=== PROBLEM STATEMENT ===
What follows are records. Restate all of them word for word.
**** PROVIDED RECORDS
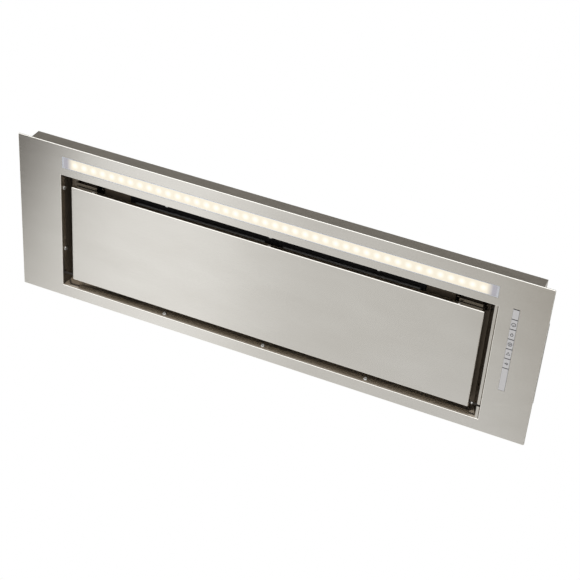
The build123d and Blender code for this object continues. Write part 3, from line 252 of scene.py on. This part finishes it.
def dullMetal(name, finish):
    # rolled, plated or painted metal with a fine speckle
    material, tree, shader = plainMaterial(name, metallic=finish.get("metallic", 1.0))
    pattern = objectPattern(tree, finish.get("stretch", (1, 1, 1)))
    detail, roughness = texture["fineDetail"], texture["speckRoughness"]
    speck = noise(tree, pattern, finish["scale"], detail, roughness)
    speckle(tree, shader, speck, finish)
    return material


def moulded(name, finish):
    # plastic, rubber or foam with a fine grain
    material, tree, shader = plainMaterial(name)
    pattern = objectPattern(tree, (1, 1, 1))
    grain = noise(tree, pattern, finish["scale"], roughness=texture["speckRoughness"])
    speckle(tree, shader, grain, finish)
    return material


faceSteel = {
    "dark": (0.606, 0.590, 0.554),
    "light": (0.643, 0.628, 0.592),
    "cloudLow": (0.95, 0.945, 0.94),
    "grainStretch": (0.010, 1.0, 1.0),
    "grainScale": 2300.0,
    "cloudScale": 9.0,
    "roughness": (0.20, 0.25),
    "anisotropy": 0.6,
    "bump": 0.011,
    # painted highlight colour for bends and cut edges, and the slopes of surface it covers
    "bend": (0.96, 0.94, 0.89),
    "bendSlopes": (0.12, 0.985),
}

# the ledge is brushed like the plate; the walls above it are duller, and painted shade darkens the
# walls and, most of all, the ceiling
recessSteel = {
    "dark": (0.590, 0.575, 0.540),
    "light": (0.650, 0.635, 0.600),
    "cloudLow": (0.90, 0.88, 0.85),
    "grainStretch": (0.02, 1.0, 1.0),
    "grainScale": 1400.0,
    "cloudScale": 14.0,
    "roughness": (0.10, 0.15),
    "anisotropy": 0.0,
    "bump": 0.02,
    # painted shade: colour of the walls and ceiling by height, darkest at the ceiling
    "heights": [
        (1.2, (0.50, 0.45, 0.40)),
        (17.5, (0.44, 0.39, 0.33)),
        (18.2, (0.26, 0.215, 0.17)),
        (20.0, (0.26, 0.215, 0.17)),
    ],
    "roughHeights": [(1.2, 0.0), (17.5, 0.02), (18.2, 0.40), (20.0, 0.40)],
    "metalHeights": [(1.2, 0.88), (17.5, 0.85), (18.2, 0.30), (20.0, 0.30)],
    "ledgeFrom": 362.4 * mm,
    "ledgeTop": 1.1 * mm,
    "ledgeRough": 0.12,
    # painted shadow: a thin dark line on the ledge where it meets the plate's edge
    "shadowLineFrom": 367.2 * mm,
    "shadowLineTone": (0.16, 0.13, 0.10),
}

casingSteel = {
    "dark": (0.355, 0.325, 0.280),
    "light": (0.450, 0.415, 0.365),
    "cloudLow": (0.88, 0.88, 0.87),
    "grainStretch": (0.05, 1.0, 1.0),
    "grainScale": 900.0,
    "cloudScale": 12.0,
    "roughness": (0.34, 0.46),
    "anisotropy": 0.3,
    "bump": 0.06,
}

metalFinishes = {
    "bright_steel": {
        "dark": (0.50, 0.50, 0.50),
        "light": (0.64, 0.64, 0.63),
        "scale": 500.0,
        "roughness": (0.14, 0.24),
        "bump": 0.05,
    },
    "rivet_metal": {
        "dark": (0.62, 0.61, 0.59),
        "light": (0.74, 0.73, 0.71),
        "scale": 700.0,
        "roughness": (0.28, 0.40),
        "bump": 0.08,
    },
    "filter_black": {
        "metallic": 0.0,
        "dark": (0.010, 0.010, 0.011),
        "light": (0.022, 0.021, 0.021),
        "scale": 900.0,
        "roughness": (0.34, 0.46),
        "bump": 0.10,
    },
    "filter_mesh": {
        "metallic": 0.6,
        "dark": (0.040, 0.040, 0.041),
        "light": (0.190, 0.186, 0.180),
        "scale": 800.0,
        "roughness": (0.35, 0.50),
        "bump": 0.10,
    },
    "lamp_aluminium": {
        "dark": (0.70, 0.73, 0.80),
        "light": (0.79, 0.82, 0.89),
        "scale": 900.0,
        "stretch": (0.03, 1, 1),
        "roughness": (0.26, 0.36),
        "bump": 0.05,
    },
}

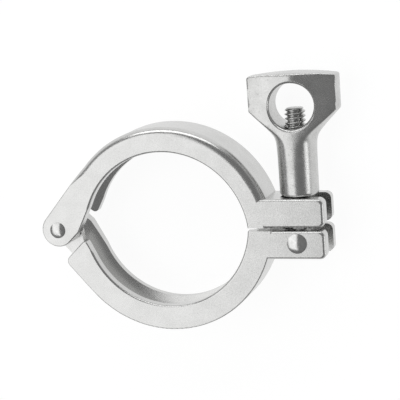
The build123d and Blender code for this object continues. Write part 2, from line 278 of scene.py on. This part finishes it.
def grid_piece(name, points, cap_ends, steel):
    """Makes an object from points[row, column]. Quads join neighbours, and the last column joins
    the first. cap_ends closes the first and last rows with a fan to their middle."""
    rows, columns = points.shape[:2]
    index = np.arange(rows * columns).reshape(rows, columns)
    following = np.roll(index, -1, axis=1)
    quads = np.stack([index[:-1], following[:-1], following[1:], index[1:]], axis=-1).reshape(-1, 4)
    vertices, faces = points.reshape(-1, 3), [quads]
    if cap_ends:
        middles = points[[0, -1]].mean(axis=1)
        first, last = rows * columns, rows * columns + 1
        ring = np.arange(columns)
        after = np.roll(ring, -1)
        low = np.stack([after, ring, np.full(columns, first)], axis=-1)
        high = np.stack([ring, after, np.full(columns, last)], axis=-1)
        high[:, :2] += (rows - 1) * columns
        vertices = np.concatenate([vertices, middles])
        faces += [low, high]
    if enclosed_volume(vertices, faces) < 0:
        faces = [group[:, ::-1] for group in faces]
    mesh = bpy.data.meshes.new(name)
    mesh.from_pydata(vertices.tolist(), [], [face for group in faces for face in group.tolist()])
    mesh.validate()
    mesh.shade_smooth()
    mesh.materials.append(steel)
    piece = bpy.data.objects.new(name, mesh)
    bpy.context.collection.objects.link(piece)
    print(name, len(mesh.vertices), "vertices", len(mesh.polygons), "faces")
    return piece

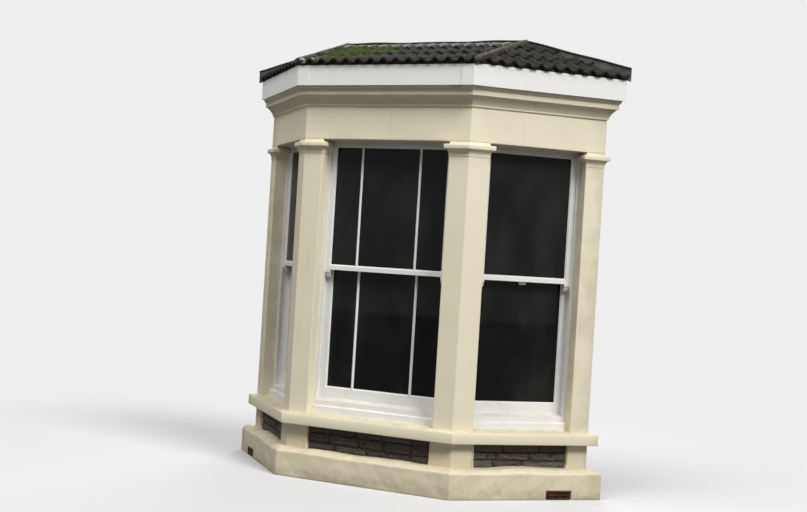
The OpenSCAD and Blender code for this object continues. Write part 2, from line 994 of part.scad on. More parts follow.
********
=== WRITTEN REPLY ===
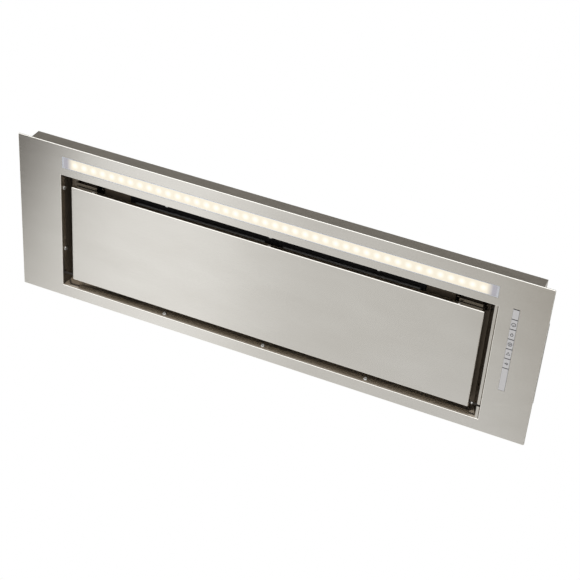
The build123d and Blender code for this object continues. Write part 3, from line 252 of scene.py on. This part finishes it.
def dullMetal(name, finish):
    # rolled, plated or painted metal with a fine speckle
    material, tree, shader = plainMaterial(name, metallic=finish.get("metallic", 1.0))
    pattern = objectPattern(tree, finish.get("stretch", (1, 1, 1)))
    detail, roughness = texture["fineDetail"], texture["speckRoughness"]
    speck = noise(tree, pattern, finish["scale"], detail, roughness)
    speckle(tree, shader, speck, finish)
    return material


def moulded(name, finish):
    # plastic, rubber or foam with a fine grain
    material, tree, shader = plainMaterial(name)
    pattern = objectPattern(tree, (1, 1, 1))
    grain = noise(tree, pattern, finish["scale"], roughness=texture["speckRoughness"])
    speckle(tree, shader, grain, finish)
    return material


faceSteel = {
    "dark": (0.606, 0.590, 0.554),
    "light": (0.643, 0.628, 0.592),
    "cloudLow": (0.95, 0.945, 0.94),
    "grainStretch": (0.010, 1.0, 1.0),
    "grainScale": 2300.0,
    "cloudScale": 9.0,
    "roughness": (0.20, 0.25),
    "anisotropy": 0.6,
    "bump": 0.011,
    # painted highlight colour for bends and cut edges, and the slopes of surface it covers
    "bend": (0.96, 0.94, 0.89),
    "bendSlopes": (0.12, 0.985),
}

# the ledge is brushed like the plate; the walls above it are duller, and painted shade darkens the
# walls and, most of all, the ceiling
recessSteel = {
    "dark": (0.590, 0.575, 0.540),
    "light": (0.650, 0.635, 0.600),
    "cloudLow": (0.90, 0.88, 0.85),
    "grainStretch": (0.02, 1.0, 1.0),
    "grainScale": 1400.0,
    "cloudScale": 14.0,
    "roughness": (0.10, 0.15),
    "anisotropy": 0.0,
    "bump": 0.02,
    # painted shade: colour of the walls and ceiling by height, darkest at the ceiling
    "heights": [
        (1.2, (0.50, 0.45, 0.40)),
        (17.5, (0.44, 0.39, 0.33)),
        (18.2, (0.26, 0.215, 0.17)),
        (20.0, (0.26, 0.215, 0.17)),
    ],
    "roughHeights": [(1.2, 0.0), (17.5, 0.02), (18.2, 0.40), (20.0, 0.40)],
    "metalHeights": [(1.2, 0.88), (17.5, 0.85), (18.2, 0.30), (20.0, 0.30)],
    "ledgeFrom": 362.4 * mm,
    "ledgeTop": 1.1 * mm,
    "ledgeRough": 0.12,
    # painted shadow: a thin dark line on the ledge where it meets the plate's edge
    "shadowLineFrom": 367.2 * mm,
    "shadowLineTone": (0.16, 0.13, 0.10),
}

casingSteel = {
    "dark": (0.355, 0.325, 0.280),
    "light": (0.450, 0.415, 0.365),
    "cloudLow": (0.88, 0.88, 0.87),
    "grainStretch": (0.05, 1.0, 1.0),
    "grainScale": 900.0,
    "cloudScale": 12.0,
    "roughness": (0.34, 0.46),
    "anisotropy": 0.3,
    "bump": 0.06,
}

metalFinishes = {
    "bright_steel": {
        "dark": (0.50, 0.50, 0.50),
        "light": (0.64, 0.64, 0.63),
        "scale": 500.0,
        "roughness": (0.14, 0.24),
        "bump": 0.05,
    },
    "rivet_metal": {
        "dark": (0.62, 0.61, 0.59),
        "light": (0.74, 0.73, 0.71),
        "scale": 700.0,
        "roughness": (0.28, 0.40),
        "bump": 0.08,
    },
    "filter_black": {
        "metallic": 0.0,
        "dark": (0.010, 0.010, 0.011),
        "light": (0.022, 0.021, 0.021),
        "scale": 900.0,
        "roughness": (0.34, 0.46),
        "bump": 0.10,
    },
    "filter_mesh": {
        "metallic": 0.6,
        "dark": (0.040, 0.040, 0.041),
        "light": (0.190, 0.186, 0.180),
        "scale": 800.0,
        "roughness": (0.35, 0.50),
        "bump": 0.10,
    },
    "lamp_aluminium": {
        "dark": (0.70, 0.73, 0.80),
        "light": (0.79, 0.82, 0.89),
        "scale": 900.0,
        "stretch": (0.03, 1, 1),
        "roughness": (0.26, 0.36),
        "bump": 0.05,
    },
}

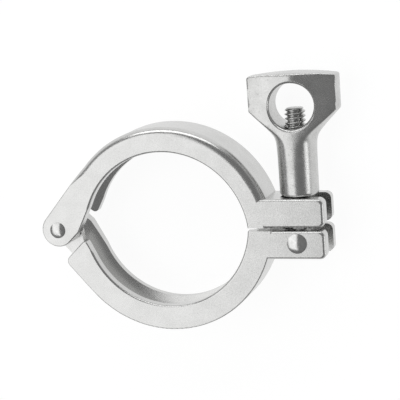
The build123d and Blender code for this object continues. Write part 2, from line 278 of scene.py on. This part finishes it.
def grid_piece(name, points, cap_ends, steel):
    """Makes an object from points[row, column]. Quads join neighbours, and the last column joins
    the first. cap_ends closes the first and last rows with a fan to their middle."""
    rows, columns = points.shape[:2]
    index = np.arange(rows * columns).reshape(rows, columns)
    following = np.roll(index, -1, axis=1)
    quads = np.stack([index[:-1], following[:-1], following[1:], index[1:]], axis=-1).reshape(-1, 4)
    vertices, faces = points.reshape(-1, 3), [quads]
    if cap_ends:
        middles = points[[0, -1]].mean(axis=1)
        first, last = rows * columns, rows * columns + 1
        ring = np.arange(columns)
        after = np.roll(ring, -1)
        low = np.stack([after, ring, np.full(columns, first)], axis=-1)
        high = np.stack([ring, after, np.full(columns, last)], axis=-1)
        high[:, :2] += (rows - 1) * columns
        vertices = np.concatenate([vertices, middles])
        faces += [low, high]
    if enclosed_volume(vertices, faces) < 0:
        faces = [group[:, ::-1] for group in faces]
    mesh = bpy.data.meshes.new(name)
    mesh.from_pydata(vertices.tolist(), [], [face for group in faces for face in group.tolist()])
    mesh.validate()
    mesh.shade_smooth()
    mesh.materials.append(steel)
    piece = bpy.data.objects.new(name, mesh)
    bpy.context.collection.objects.link(piece)
    print(name, len(mesh.vertices), "vertices", len(mesh.polygons), "faces")
    return piece

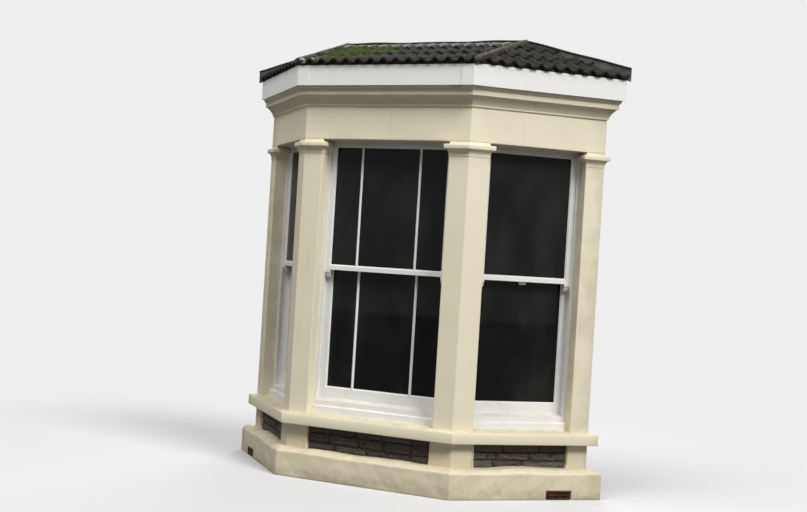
The OpenSCAD and Blender code for this object continues. Write part 2, from line 994 of part.scad on. More parts follow.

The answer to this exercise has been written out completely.